Problem statement: What do the lines from the top of the data through the line with "OUTER_CORNERS = (0, 11, 10, 9, 8, 7, 6)" say? Quote them exactly and include both ends.

Material supplied:
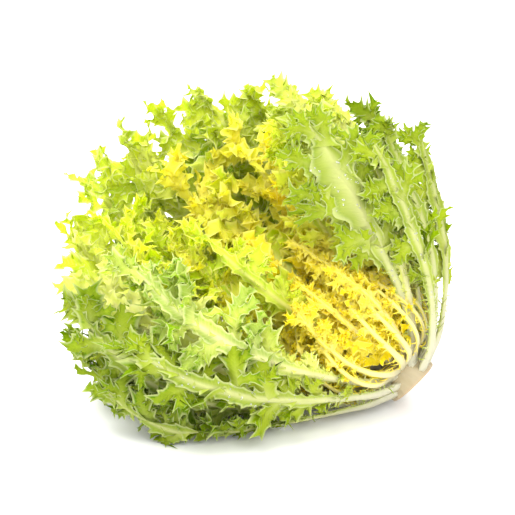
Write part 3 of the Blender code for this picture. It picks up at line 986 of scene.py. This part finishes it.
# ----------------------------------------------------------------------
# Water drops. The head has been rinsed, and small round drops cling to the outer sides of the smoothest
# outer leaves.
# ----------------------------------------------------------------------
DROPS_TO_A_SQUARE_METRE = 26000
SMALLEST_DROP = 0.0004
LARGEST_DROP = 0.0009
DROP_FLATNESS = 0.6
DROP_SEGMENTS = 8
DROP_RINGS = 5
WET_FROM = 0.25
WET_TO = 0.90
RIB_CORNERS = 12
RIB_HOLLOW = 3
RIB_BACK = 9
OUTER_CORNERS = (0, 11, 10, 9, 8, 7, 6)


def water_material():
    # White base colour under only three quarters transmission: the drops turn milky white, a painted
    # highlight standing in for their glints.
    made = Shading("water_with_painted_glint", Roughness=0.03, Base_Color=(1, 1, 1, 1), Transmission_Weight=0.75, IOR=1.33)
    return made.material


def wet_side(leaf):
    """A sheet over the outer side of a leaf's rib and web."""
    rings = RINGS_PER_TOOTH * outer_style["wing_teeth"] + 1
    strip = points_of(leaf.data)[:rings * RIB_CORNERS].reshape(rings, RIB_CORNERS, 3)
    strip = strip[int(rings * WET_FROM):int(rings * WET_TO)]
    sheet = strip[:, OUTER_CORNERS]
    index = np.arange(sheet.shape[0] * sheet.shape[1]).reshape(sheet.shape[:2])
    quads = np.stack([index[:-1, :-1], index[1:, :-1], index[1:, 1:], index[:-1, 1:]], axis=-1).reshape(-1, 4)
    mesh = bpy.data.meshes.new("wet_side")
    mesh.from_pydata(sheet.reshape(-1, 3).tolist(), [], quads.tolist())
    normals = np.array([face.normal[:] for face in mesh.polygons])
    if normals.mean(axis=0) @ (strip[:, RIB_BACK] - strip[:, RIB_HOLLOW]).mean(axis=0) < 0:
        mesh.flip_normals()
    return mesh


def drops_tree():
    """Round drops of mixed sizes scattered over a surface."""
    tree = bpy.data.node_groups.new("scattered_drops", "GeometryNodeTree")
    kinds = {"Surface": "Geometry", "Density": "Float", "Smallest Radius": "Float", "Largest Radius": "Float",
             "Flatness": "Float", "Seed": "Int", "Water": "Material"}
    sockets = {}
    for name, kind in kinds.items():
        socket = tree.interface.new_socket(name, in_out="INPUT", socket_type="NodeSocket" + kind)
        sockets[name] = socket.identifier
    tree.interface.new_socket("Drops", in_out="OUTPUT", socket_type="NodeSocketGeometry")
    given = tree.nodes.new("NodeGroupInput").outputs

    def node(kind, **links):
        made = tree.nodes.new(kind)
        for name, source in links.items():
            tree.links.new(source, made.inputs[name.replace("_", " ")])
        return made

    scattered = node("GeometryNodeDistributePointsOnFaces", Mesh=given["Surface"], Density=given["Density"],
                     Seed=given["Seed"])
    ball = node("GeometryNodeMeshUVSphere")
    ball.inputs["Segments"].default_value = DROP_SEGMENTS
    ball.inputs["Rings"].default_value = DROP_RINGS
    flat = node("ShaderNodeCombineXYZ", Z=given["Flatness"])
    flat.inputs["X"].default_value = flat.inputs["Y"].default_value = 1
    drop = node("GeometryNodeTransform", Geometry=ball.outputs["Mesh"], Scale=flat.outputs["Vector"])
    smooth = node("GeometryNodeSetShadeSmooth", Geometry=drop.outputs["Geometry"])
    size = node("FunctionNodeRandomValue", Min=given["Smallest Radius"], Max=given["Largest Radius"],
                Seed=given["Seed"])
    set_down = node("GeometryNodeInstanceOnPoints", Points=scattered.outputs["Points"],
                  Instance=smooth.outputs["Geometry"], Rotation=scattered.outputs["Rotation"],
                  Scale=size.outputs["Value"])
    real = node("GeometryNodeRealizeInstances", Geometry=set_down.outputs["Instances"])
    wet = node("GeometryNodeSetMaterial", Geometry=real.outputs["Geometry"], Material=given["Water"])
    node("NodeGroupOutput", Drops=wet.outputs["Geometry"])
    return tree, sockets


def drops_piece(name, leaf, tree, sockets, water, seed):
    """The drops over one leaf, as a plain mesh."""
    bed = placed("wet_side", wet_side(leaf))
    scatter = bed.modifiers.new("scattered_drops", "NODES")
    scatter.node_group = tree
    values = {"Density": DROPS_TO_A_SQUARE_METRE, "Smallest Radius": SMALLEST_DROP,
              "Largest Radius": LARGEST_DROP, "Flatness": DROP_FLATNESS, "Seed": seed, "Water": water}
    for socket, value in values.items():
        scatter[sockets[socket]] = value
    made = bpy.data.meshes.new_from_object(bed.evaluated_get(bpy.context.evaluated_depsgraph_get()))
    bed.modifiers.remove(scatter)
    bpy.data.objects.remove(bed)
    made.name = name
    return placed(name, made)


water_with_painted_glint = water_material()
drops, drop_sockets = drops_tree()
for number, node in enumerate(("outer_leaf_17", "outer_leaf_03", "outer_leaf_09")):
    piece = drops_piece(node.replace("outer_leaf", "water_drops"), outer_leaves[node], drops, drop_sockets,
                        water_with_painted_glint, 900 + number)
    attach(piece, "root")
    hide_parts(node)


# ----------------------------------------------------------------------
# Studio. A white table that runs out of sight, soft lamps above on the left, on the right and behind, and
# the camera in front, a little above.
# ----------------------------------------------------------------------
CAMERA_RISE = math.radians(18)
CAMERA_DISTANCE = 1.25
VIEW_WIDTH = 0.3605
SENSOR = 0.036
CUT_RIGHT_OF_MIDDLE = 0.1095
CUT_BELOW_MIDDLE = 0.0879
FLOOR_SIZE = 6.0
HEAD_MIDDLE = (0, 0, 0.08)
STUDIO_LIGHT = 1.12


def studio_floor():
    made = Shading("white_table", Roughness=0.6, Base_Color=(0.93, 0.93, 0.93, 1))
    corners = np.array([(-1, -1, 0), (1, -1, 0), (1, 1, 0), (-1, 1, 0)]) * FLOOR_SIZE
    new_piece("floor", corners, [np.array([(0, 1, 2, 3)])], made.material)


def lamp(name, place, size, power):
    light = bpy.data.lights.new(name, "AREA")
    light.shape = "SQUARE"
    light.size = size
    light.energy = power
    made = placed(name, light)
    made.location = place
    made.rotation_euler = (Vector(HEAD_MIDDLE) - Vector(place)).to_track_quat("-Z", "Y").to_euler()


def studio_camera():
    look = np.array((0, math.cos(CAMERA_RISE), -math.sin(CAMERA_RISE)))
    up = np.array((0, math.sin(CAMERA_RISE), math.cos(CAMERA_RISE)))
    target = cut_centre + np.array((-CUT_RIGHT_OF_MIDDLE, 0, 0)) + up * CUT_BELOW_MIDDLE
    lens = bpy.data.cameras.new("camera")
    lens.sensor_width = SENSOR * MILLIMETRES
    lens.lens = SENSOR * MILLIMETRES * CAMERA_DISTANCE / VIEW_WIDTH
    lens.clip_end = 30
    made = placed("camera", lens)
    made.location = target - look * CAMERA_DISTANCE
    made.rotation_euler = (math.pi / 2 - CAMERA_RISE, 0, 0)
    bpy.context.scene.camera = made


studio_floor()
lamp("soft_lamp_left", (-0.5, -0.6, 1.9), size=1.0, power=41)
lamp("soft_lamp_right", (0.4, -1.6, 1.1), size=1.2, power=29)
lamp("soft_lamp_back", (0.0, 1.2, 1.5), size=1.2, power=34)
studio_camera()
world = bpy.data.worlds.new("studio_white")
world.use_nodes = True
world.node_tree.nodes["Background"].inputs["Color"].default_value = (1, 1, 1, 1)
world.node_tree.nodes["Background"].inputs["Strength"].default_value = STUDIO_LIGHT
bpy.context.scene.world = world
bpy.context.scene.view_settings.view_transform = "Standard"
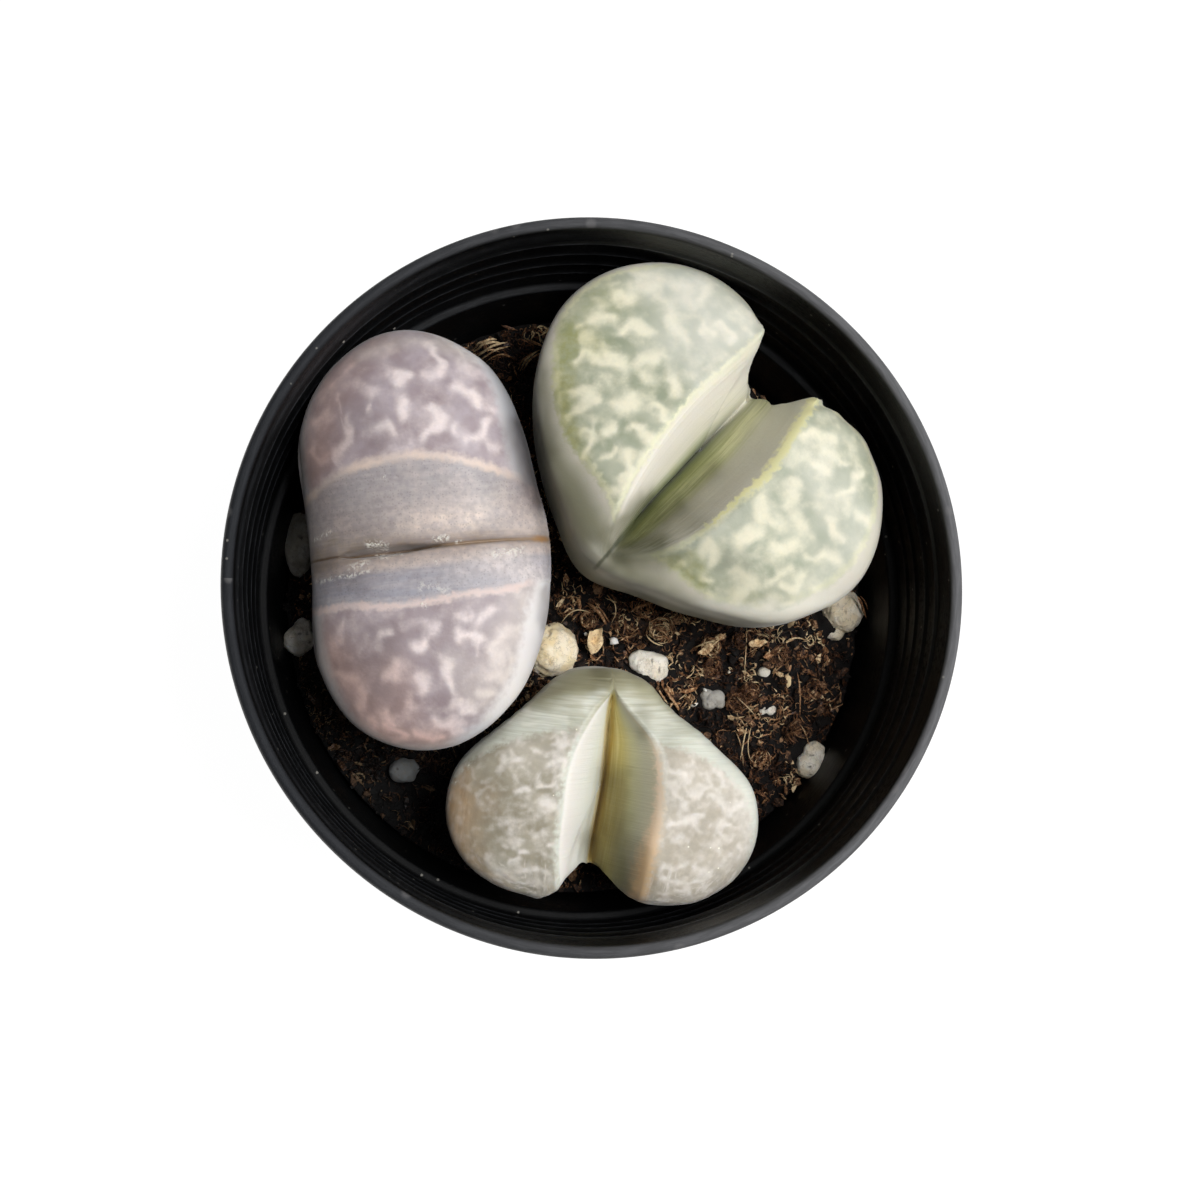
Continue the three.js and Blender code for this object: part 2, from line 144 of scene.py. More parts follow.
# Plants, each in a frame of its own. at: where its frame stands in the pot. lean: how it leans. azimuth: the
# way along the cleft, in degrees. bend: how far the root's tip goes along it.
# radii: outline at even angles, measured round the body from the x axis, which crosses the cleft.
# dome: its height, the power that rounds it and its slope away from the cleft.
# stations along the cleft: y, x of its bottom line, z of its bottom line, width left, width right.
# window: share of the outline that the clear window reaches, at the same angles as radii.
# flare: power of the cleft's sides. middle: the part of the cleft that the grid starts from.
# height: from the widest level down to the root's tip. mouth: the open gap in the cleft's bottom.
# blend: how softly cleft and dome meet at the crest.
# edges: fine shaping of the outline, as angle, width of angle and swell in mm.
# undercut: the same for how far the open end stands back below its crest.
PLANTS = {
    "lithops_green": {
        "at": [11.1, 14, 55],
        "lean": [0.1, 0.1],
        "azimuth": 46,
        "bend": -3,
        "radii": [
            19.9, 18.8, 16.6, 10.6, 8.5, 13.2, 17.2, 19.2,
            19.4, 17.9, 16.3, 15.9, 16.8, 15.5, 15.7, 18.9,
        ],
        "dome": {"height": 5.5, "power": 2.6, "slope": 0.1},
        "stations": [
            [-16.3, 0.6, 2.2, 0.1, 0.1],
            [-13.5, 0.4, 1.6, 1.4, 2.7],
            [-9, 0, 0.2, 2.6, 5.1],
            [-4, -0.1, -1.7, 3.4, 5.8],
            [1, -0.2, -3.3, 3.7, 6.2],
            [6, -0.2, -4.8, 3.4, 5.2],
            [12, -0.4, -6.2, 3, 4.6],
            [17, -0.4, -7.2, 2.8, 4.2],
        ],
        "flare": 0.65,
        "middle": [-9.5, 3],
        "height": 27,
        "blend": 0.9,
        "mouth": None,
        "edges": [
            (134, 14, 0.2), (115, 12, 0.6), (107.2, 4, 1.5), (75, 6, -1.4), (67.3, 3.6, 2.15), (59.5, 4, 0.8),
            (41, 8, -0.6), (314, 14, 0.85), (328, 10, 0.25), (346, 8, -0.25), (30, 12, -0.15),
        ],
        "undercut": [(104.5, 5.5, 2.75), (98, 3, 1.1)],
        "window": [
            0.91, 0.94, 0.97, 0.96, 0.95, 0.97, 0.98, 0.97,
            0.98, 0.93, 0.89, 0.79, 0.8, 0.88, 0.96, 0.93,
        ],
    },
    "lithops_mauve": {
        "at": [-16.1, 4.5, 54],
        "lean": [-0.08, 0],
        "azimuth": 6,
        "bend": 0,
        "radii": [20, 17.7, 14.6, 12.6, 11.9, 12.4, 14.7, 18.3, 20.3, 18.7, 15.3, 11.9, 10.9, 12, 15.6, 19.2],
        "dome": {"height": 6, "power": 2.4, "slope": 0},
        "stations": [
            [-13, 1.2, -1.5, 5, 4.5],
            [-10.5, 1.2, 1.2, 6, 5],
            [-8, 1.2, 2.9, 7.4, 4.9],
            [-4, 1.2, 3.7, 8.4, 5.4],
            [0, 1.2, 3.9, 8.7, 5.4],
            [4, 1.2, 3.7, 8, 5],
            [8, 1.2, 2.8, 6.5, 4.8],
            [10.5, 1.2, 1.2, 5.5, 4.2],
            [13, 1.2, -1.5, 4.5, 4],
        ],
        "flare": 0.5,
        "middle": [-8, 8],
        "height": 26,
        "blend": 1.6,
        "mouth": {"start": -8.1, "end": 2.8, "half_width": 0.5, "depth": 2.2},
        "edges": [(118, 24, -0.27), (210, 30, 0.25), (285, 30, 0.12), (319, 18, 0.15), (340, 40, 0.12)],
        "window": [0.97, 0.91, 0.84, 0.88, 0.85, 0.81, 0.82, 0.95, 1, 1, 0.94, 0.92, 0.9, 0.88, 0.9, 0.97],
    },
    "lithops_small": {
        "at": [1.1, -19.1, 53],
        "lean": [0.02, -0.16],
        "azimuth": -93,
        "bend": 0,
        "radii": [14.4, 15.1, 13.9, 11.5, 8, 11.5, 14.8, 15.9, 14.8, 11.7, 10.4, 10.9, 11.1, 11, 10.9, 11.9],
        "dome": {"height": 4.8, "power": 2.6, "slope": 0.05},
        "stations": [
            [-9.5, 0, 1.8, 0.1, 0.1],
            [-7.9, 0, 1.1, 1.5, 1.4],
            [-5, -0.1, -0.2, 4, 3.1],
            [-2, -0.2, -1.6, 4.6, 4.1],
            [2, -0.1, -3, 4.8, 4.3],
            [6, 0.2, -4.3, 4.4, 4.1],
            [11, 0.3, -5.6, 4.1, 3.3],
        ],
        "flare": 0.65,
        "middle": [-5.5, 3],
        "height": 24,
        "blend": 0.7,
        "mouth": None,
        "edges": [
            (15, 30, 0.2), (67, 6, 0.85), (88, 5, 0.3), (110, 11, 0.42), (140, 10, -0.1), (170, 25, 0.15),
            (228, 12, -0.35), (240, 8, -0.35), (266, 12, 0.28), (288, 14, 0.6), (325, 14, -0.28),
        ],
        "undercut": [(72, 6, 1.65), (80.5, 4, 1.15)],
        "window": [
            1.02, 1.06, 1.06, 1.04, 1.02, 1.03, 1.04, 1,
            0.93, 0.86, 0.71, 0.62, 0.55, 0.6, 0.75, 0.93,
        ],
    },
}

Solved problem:
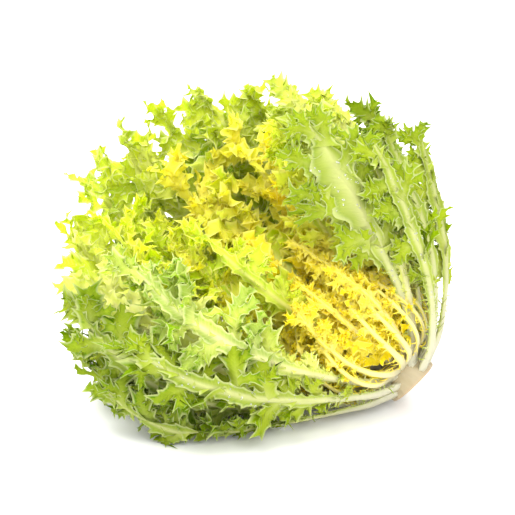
Write part 3 of the Blender code for this picture. It picks up at line 986 of scene.py. This part finishes it.
# ----------------------------------------------------------------------
# Water drops. The head has been rinsed, and small round drops cling to the outer sides of the smoothest
# outer leaves.
# ----------------------------------------------------------------------
DROPS_TO_A_SQUARE_METRE = 26000
SMALLEST_DROP = 0.0004
LARGEST_DROP = 0.0009
DROP_FLATNESS = 0.6
DROP_SEGMENTS = 8
DROP_RINGS = 5
WET_FROM = 0.25
WET_TO = 0.90
RIB_CORNERS = 12
RIB_HOLLOW = 3
RIB_BACK = 9
OUTER_CORNERS = (0, 11, 10, 9, 8, 7, 6)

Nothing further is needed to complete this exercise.